Ainda dentro das análises dos filmes do Festival do Rio 2018, falemos hoje de uma grande joia. Tanto que ela ganhou o prêmio de melhor roteiro em Cannes este ano. “Três Faces” é do meu diretor de cinema predileto, Jafar Panahi. Peço ao leitor mais um pouco de paciência com meus relatos pessoais. Sempre fui um amante do cinema iraniano, desde que vi “O Balão Branco”, do mesmo Panahi. As semelhanças com o neorrealismo italiano, onde gente do povo era utilizada como elenco numa Itália arrasada pelo pós-Segunda Guerra Mundial sempre chamaram muito a minha atenção.
E ai, teve uma época em que muitos filmes iranianos passavam por aqui. Entretanto, algumas pessoas começaram a cornetar contra esse tipo de cinema, dizendo que era chato, sem graça, etc. E aí, os filmes iranianos saíram de nossas telonas. Mas continuaram ganhando muitos prêmios por aí, inclusive o Oscar de Melhor Filme Estrangeiro. Mesmo assim, os filmes continuaram a não ser exibidos por aqui. E agora, que mais um filme iraniano volta aos holofotes por ganhar um prêmio na Europa, temos a oportunidade de assistir a uma película persa novamente.
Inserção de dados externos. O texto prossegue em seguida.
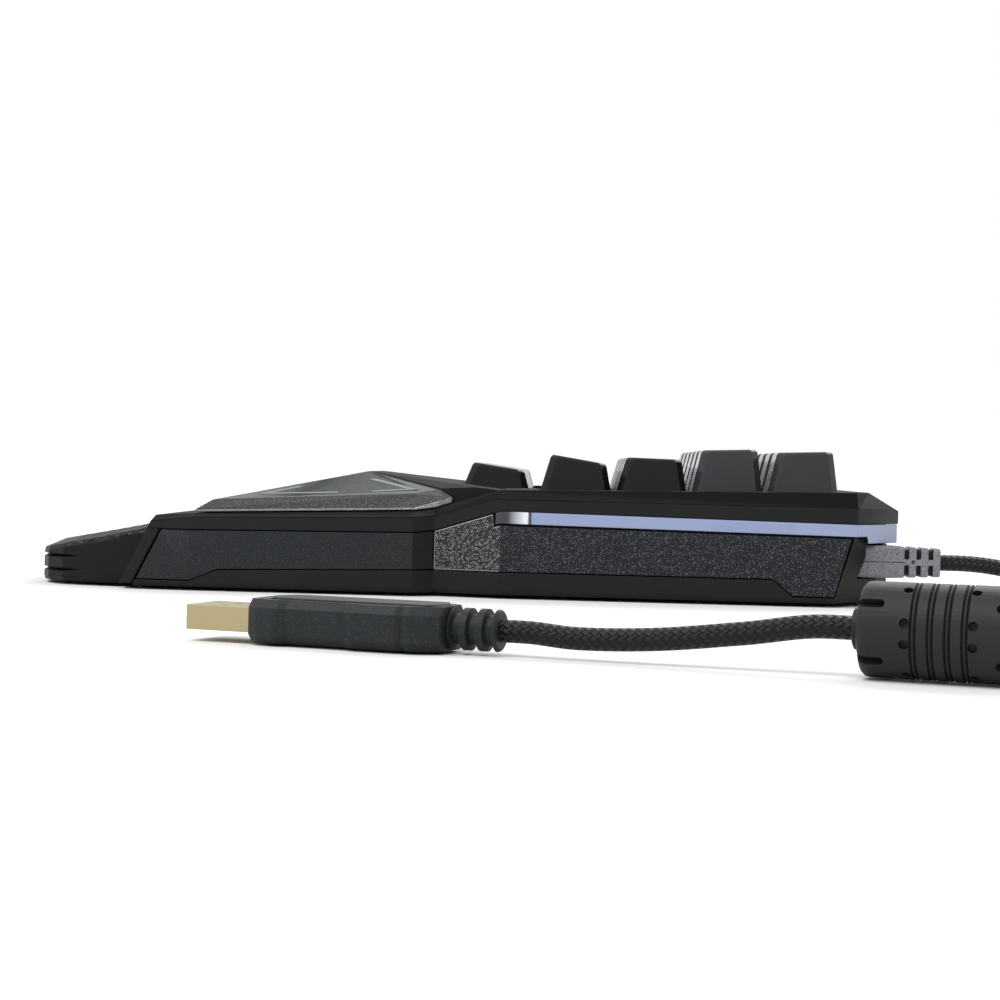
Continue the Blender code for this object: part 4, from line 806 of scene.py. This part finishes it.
fine_grain = grained_plastic(
    "fine_grain", (0.0145, 0.017, 0.0195), roughness=0.6, grain=0.0003, depth=0.00012,
    fleck=0.25, fleck_colour=(0.033, 0.037, 0.041),
)
# The facet just before the waist: painted shade, darker than the front panel.
facet_painted_shade = grained_plastic(
    "facet_painted_shade", (0.007, 0.009, 0.010), roughness=0.6, grain=0.0004, depth=0.00006,
    fleck=0.1, fleck_colour=(0.018, 0.021, 0.024),
)
coarse_grain = grained_plastic(
    "coarse_grain", (0.011, 0.013, 0.0155), roughness=0.55, grain=0.00021, depth=0.00012,
    fleck=0.2, fleck_colour=(0.145, 0.152, 0.165),
)
# The waist facet: painted light, paler and with brighter flecks.
facet_painted_light = grained_plastic(
    "facet_painted_light", (0.019, 0.021, 0.022), roughness=0.5, grain=0.00026, depth=0.00012,
    fleck=0.4, fleck_colour=(0.26, 0.265, 0.27),
)
# Two thin edges at the waist: painted highlight.
edge_painted_highlight = grained_plastic(
    "edge_painted_highlight", (0.35, 0.355, 0.36), roughness=0.4, grain=0.0004, depth=0.00001
)
rear_looks = [coarse_grain, facet_painted_light, edge_painted_highlight]
for word in ("right", "left"):
    panel = softened(
        f"side_panel_front_{word}", f"panel_front_{word}", FRONT_PANEL_EDGE, [fine_grain, facet_painted_shade]
    )
    for face in panel.data.polygons:
        face.material_index = int(face.center.x > WAIST_FRONT_X + CORNER_MARGIN)
    panel = softened(f"side_panel_rear_{word}", f"panel_rear_{word}", REAR_PANEL_EDGE, rear_looks)
    for face in panel.data.polygons:
        if face.center.x < WAIST_REAR_X - FACET_MARGIN:
            upright = abs(face.normal.y) > 0.95 and abs(face.normal.z) < 0.05
            broad_or_deep = face.area > THIN_FACE_AREA or abs(face.center.y) < PANEL_FACE_Y
            face.material_index = 1 if upright or broad_or_deep else 2

# Light strips
# A milky lilac-blue diffuser along each side under the frame, with the light at its front end painted in as
# a white band.
# Its top is let a little way into the frame, so that no gap shows between them.

STRIP_EDGE = 0.0002
STRIP_FRONT_X, STRIP_REAR_X = 0.008, 0.110
STRIP_TOP_LEAN = 0.3
STRIP_LIFT = 0.0002


def diffuser():
    """Clear black at the front, a white band painted in as the lamp's light, a black bar, then the milky
    strip.
    """
    made, tree, shader = new_material("lilac_diffuser", (0.3, 0.37, 0.62), 0.3)
    parted = tree.nodes.new("ShaderNodeSeparateXYZ")
    tree.links.new(object_place(tree), parted.inputs[0])
    share = tree.nodes.new("ShaderNodeMapRange")
    share.inputs["From Min"].default_value = STRIP_FRONT_X
    share.inputs["From Max"].default_value = STRIP_REAR_X
    tree.links.new(parted.outputs["X"], share.inputs["Value"])
    ramp = tree.nodes.new("ShaderNodeValToRGB")
    tree.links.new(share.outputs["Result"], ramp.inputs["Fac"])
    # The white stops from 0.078 to 0.084 are painted light, not a lamp.
    stops = [
        (0.0, (0.01, 0.012, 0.015)), (0.035, (0.02, 0.022, 0.028)), (0.078, (0.85, 0.87, 0.95)),
        (0.084, (0.85, 0.87, 0.95)), (0.086, (0.02, 0.02, 0.03)), (0.090, (0.02, 0.02, 0.03)),
        (0.092, (0.28, 0.34, 0.54)), (1.0, (0.3, 0.36, 0.56)),
    ]
    for k, (at, colour) in enumerate(stops):
        stop = ramp.color_ramp.elements[k] if k < 2 else ramp.color_ramp.elements.new(at)
        stop.position = at
        stop.color = (*colour, 1.0)
    tree.links.new(ramp.outputs["Color"], shader.inputs["Base Color"])
    shader.inputs["Coat Weight"].default_value = 0.4
    return made


lilac = diffuser()
for word in ("right", "left"):
    strip = softened(f"light_bar_{word}", f"light_strip_{word}", STRIP_EDGE, [lilac])
    for vertex in strip.data.vertices:
        if vertex.normal.z > STRIP_TOP_LEAN:
            vertex.co.z += STRIP_LIFT

# Top frame
# One smooth black moulding: the leaning front, the palm plate's seat, the waist and the rim round the keys.
# Its upper faces are duller than its sides, and painted darker as painted shade.

FRAME_EDGE = 0.0002
FRAME_TOP_LEAN = 0.25

frame_black = grained_plastic(
    "frame_black", (0.007, 0.008, 0.0085), roughness=0.45, grain=0.00025, depth=0.000005
)
# Faces that point upwards get this darker copy of the frame's black: painted shade.
frame_top_painted_shade = grained_plastic(
    "frame_top_painted_shade", (0.002, 0.0025, 0.0025), roughness=0.6, grain=0.00025, depth=0.000008, gloss=0.08
)
rim_frame = softened("top_frame", "rim_frame", FRAME_EDGE, [frame_black, frame_top_painted_shade])
for face in rim_frame.data.polygons:
    face.material_index = int(face.normal.z > FRAME_TOP_LEAN)

# Palm plate
# A faceted grey plate under the heel of the hand, grained on its slopes, with a painted highlight along its
# rim.
# The highlight is painted paler where the rim turns inwards behind the waist's front corner.

PLATE_EDGE = 0.0002
RIM_TOP = 0.0253
RIM_LEAN, CUT_LEAN = 0.4, 0.2

plate_grain = grained_plastic(
    "plate_grain", (0.017, 0.02, 0.02), roughness=0.55, grain=0.00028, depth=0.00014,
    fleck=0.3, fleck_colour=(0.11, 0.115, 0.115),
)
# The rim's thin upright faces: painted highlight.
rim_painted_highlight = grained_plastic(
    "rim_painted_highlight", (0.25, 0.26, 0.26), roughness=0.35, grain=0.00034, depth=0.00002,
    fleck=0.3, fleck_colour=(0.5, 0.5, 0.5),
)
# Where the rim turns inwards: a paler painted highlight.
rim_turn_painted_highlight = grained_plastic(
    "rim_turn_painted_highlight", (0.5, 0.51, 0.51), roughness=0.35, grain=0.0004, depth=0.00004,
    fleck=0.35, fleck_colour=(0.16, 0.165, 0.165),
)
palm_cover = softened("palm_plate", "palm_cover", PLATE_EDGE, [plate_grain, rim_painted_highlight, rim_turn_painted_highlight])
for face in palm_cover.data.polygons:
    if abs(face.normal.z) < RIM_LEAN and face.center.z < RIM_TOP:
        cut = face.center.x > WAIST_FRONT_X and face.normal.x > CUT_LEAN
        face.material_index = 2 if cut else 1

# Palm inlays
# A triangle of glossy dark plastic let into each sloping side of the plate.
# Two thin bracket lines are printed on it in a paler grey.

INLAY_EDGE = 0.00015
FACET_FRONT = Vector((-0.06342, -0.059, 0.0225))
FACET_RIDGE = Vector((-0.02772, -0.02, 0.0305))
FACET_REAR = Vector((-0.00612, -0.05437, 0.02628))
LINE_WIDTH = 0.0018
LINE_TOP, LINE_FOOT = 0.00008, -0.0001

facet_normal = (FACET_REAR - FACET_FRONT).cross(FACET_RIDGE - FACET_FRONT).normalized()


def facet_point(front_share, ridge_share):
    """A place on the facet, by how near it lies to its front and its ridge corner."""
    rest = 1.0 - front_share - ridge_share
    return FACET_FRONT * front_share + FACET_RIDGE * ridge_share + FACET_REAR * rest


def bracket_lines(side):
    """Two mitred chevrons that point to the facet's front and rear corners."""
    bm = bmesh.new()
    for start, corner, end in (
        (facet_point(0.498, 0.423), facet_point(0.762, 0.145), facet_point(0.44, 0.05)),
        (facet_point(0.093, 0.62), facet_point(0.08, 0.06), facet_point(0.29, 0.03)),
    ):
        first = (start - corner).normalized()
        second = (end - corner).normalized()
        inside = (first + second).normalized()
        mitre = LINE_WIDTH / math.sin(first.angle(second) / 2)
        edges = [
            (start, start + (inside - first * inside.dot(first)).normalized() * LINE_WIDTH),
            (corner, corner + inside * mitre),
            (end, end + (inside - second * inside.dot(second)).normalized() * LINE_WIDTH),
        ]
        rings = []
        for outer, inner in edges:
            section = ((outer, LINE_TOP), (inner, LINE_TOP), (inner, LINE_FOOT), (outer, LINE_FOOT))
            ring = [point + facet_normal * level for point, level in section]
            rings.append([(x, side * y, z) for x, y, z in ring])
        bridge(bm, rings)
    return bm


inlay_gloss = grained_plastic(
    "inlay_gloss", (0.022, 0.026, 0.026), roughness=0.3, grain=0.001, depth=0.000003, gloss=0.2
)
line_pale = grained_plastic(
    "line_pale", (0.11, 0.14, 0.145), roughness=0.3, grain=0.001, depth=0.000003
)
for side, word in ((1, "right"), (-1, "left")):
    inlay = softened(f"palm_inlay_{word}", f"inlay_{word}", INLAY_EDGE, [inlay_gloss])
    lines = add_piece(f"inlay_lines_{word}", bracket_lines(side), line_pale)
    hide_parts(f"palm_inlay_{word}")
    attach(lines, "housing")

# Keycaps
# Hollow caps with cut corners, each on a square stem that slides in its chimney and presses a dome.
# The first three rows are a little duller and painted darker as painted shade; the last two have a satin
# finish.

CAP_EDGE = 0.00025
SHADED_ROWS = "123"

cap_satin = grained_plastic(
    "cap_satin", (0.0245, 0.0275, 0.0315), roughness=0.14, grain=0.00035, depth=0.000004, gloss=0.35
)
# Rows 1 to 3 get this darker copy of the satin cap: painted shade.
cap_painted_shade = grained_plastic(
    "cap_painted_shade", (0.0045, 0.006, 0.0075), roughness=0.16, grain=0.00035, depth=0.000004, gloss=0.22
)
for body in frame["bodies"]:
    if not body.startswith("key_"):
        continue
    row = body.split("_")[1]
    look = cap_painted_shade if row in SHADED_ROWS else cap_satin
    cap = softened(body.replace("key_", "keycap_"), body + "_cap", CAP_EDGE, [look], body)

# Table and light
# A white table under a plain white room, one broad soft light above the camera and one behind.
# Far from the keypad the table turns into plain white, so that no horizon shows.

TABLE_HALF_SIZE = 6.0
TABLE_DROP = 0.0002
WHITE_FROM, WHITE_BEYOND = 0.3, 0.8
ROOM_ON_OBJECT, ROOM_TO_EYE = 0.55, 1.0


def add_table():
    """The table, lit as usual near the keypad and glowing white far from it."""
    bm = bmesh.new()
    bmesh.ops.create_grid(bm, x_segments=1, y_segments=1, size=TABLE_HALF_SIZE)
    look, tree, shader = new_material("table_white", (0.9, 0.9, 0.9), 0.8)
    reach = tree.nodes.new("ShaderNodeVectorMath")
    reach.operation = "LENGTH"
    tree.links.new(object_place(tree), reach.inputs[0])
    share = tree.nodes.new("ShaderNodeMapRange")
    share.interpolation_type = "SMOOTHSTEP"
    share.inputs["From Min"].default_value = WHITE_FROM
    share.inputs["From Max"].default_value = WHITE_BEYOND
    tree.links.new(reach.outputs["Value"], share.inputs["Value"])
    tree.links.new(share.outputs["Result"], shader.inputs["Emission Strength"])
    shader.inputs["Emission Color"].default_value = (1.0, 1.0, 1.0, 1.0)
    fading = mixed_colour(tree, share.outputs["Result"], (0.9, 0.9, 0.9), (0.0, 0.0, 0.0))
    tree.links.new(fading, shader.inputs["Base Color"])
    floor = add_piece("table", bm, look)
    floor.data.transform(Matrix.Translation((0.0, 0.0, -TABLE_DROP)))


def add_soft_light(name, place, width, height, power):
    """A broad lamp that faces the keypad."""
    lamp = bpy.data.lights.new(name, "AREA")
    lamp.shape = "RECTANGLE"
    lamp.size, lamp.size_y = width, height
    lamp.energy = power
    holder = placed(name, lamp)
    holder.location = place
    holder.rotation_euler = (-Vector(place)).to_track_quat("-Z", "Y").to_euler()


def add_white_room():
    """A world that the eye, gloss and clear pieces see white, and that lights the object more softly."""
    room = bpy.data.worlds.new("white_room")
    bpy.context.scene.world = room
    room.use_nodes = True
    tree, background = room.node_tree, room.node_tree.nodes["Background"]
    rays = tree.nodes.new("ShaderNodeLightPath").outputs
    mirrored = math_node(tree, "MAXIMUM", rays["Is Transmission Ray"], rays["Is Glossy Ray"])
    seen = math_node(tree, "MAXIMUM", rays["Is Camera Ray"], mirrored)
    strength = tree.nodes.new("ShaderNodeMapRange")
    strength.inputs["To Min"].default_value = ROOM_ON_OBJECT
    strength.inputs["To Max"].default_value = ROOM_TO_EYE
    tree.links.new(seen, strength.inputs["Value"])
    tree.links.new(strength.outputs["Result"], background.inputs["Strength"])
    background.inputs["Color"].default_value = (1.0, 1.0, 1.0, 1.0)


add_table()
add_soft_light("key_light", (-0.5, -0.7, 1.3), width=1.2, height=1.0, power=16.0)
add_soft_light("back_light", (0.5, 0.9, 1.0), width=1.2, height=0.8, power=10.0)
add_white_room()
bpy.context.scene.view_settings.view_transform = "Standard"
O plot do filme é simples, tornando-se complexo gradativamente. Panahi e uma conceituada atriz iraniana, Behnaz Jafari (eles interpretam a si mesmos) fazem uma viagem para a região das montanhas, pois uma moça, Marziyeh (interpretando ela mesma) mandou um vídeo para o celular da atriz onde ela está desesperada, pois a família não quer que ela vá para Teerã estudar no Conservatório de Arte Dramática para se tornar atriz. A menina termina o vídeo colocando uma corda no pescoço e a imagem tremendo, como se ela tivesse se suicidado. Behnaz ficou desesperada e foi com Panahi para as montanhas, largando as gravações de seu programa na TV. A partir daí, o diretor e a atriz irão fazer uma busca pelo paradeiro de Marziyeh, interagindo com os habitantes das montanhas e com a cultura local, altamente tradicional e com toda uma peculiaridade própria, altamente conservadora.
Como a legendagem do filme estava na própria película, existe uma chance do filme entrar em circuito por aqui (até pelo seu prêmio de roteiro em Cannes) e não darei maiores spoilers. Mas dá para falar de algumas coisas. Esse é mais um filme de diálogo ora maniqueísta, ora culturalista, entre tradição e modernidade, onde a primeira faz as vezes de vilã. Se bem que a película consegue, volta e meia, relativizar um pouco as coisas de forma muito sutil. Os povos das montanhas, vilas e vales são de outra etnia, a ponto de falar turco ao invés de persa. Marziyeh é mal vista pela população local, assim como uma antiga atriz que foi banida daquela sociedade e vive isolada. Embora numa primeira impressão fique parecendo algo bem retrógrado e machista (não dá para pensar diferente) perseguir a moça por querer seguir a carreira artística, o diretor também tenta analisar a cosmogonia local ao dar fala a um habitante idoso da região onde ele diz que Marziyeh não se enquadra à realidade local, pois não cumpre uma função específica em seu povoado. Todos têm uma função específica (plantar, cuidar de animais, etc.), o que é de importância vital para a própria sobrevivência do povoado, mas Marziyeh não quer se enquadrar nisso. Ela quer atuar e estudar, algo que não tem objetivo prático naquela sociedade mais tradicional. Mesmo com essa relativização sutil, ficou bem clara a leitura de Panahi: as pessoas da cidade grande, dentro do arcabouço da modernidade, teriam uma mente mais “aberta” com relação à questão da liberdade para a mulher atuar no campo artístico, onde, por outro lado, no campo isso seria impossível, com outra etnia mais conservadora e até um tanto estrangeira. Mesmo assim, a modernidade invade a tradição, pois o programa de tv de Behnaz é apreciado pelos moradores locais e eles até a perguntam o que acontecerá nos próximos capítulos da novela.
No mais, é tudo aquilo que vemos no bom filme iraniano. Um ritmo lento, lindas paisagens, diálogos entre grupos culturais diferentes que levam a interessantes reflexões e, como sempre, uma espécie de grito velado por mais liberdade para o país, que ainda tem muitas restrições típicas daquelas de países com regimes teocráticos.
Assim, “Três Faces” é mais um bom filme do Festival do Rio 2018. Três faces. Três atrizes. A banida do passado, a consagrada do presente, a que busca um espaço no futuro. Todas elas dialogando (ou não) com uma comunidade tradicional. E, dessa peculiar interação, podemos tirar muitas reflexões. Essa película vale a pena estar em circuito por aqui futuramente. Vamos torcer.